In BETWEEN THE LINES, Nikki Grimes’ follow up to her Coretta Scott King Award-winning novel BRONX MASQUERADE, the students are all there for individual reasons, but when the school year ends, they all leave with a similar feeling. They are empowered to be their own true selves.

"The poems themselves are beautifully written and deep. While the subject matter is heavy, Grimes never forgets that she is writing for and about teenagers."

Grimes’ novel is a mix of poetry and first-person accounts, written from the point of view of each character. Each voice is distinct. The short chapters show snapshots of moments in the present or life-altering memories in their pasts, followed by a free verse poem based on those thoughts. Both provide an emotional punch that continues to grow as Grimes revisits each character multiple times.

The issues that the students deal with are issues that are affecting teenagers everywhere, but aren’t necessarily ones that are talked about openly. Do teenagers who are not in foster care think about the teens who are? Do the teenagers who are put in the position of parenting their parents have any peers to really confide in?
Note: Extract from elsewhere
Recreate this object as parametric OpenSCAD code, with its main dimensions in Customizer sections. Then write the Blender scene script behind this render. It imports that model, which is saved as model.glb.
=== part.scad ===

Parental disappointment is a universal theme, but what about when that’s tied up in cultural expectations? Grimes provides a conservation starter for these topics and more by crafting characters who are incredibly easy to care about and root for. She makes these topics real by attaching feelings to the facts of each situation.

At first, it can be slightly difficult to keep the students’ stories straight, but that confusion is worked out with each page turn. Their character growth --- toward understanding each other and learning to look for what’s below the surface of their classmates --- follows the same trajectory as the poetry they produce, which culminates in an end-of-the-year poetry slam which pits the girls against the boys. Prior to the group poem, each one is written by a single author. In the last two poems, their voices are blended together as an obvious metaphor that shows how close they’ve become, how entwined all of their stories are and how, despite all of their outward differences, the similarities they have bridge the divides they faced at the beginning of the year.

While the pacing of the story is measured, Grimes doesn’t provide a concise time element to show how far apart each poem is written. The book takes place over the course of a school year and the poetry open mics are held weekly, but each time the characters switch, it isn’t always clear how far along in the calendar year the story has moved. In the scheme of the overall storyline, this doesn’t matter.

The poems themselves are beautifully written and deep. While the subject matter is heavy, Grimes never forgets that she is writing for and about teenagers. There are moments of levity and humor. There is Li crushing on Darrian, and Darrian crushing on her back. There is Kyle teaching Angela how to ride a skateboard and Marcel trying to get over his nerves to ask Freddie to hang out outside of school. They are more than the issues and backgrounds that they all, in some way, fear will define them.

But they never give up or stop supporting each other. It’s a lesson that’s well worth learning and Grimes instructs in the most thoughtful way.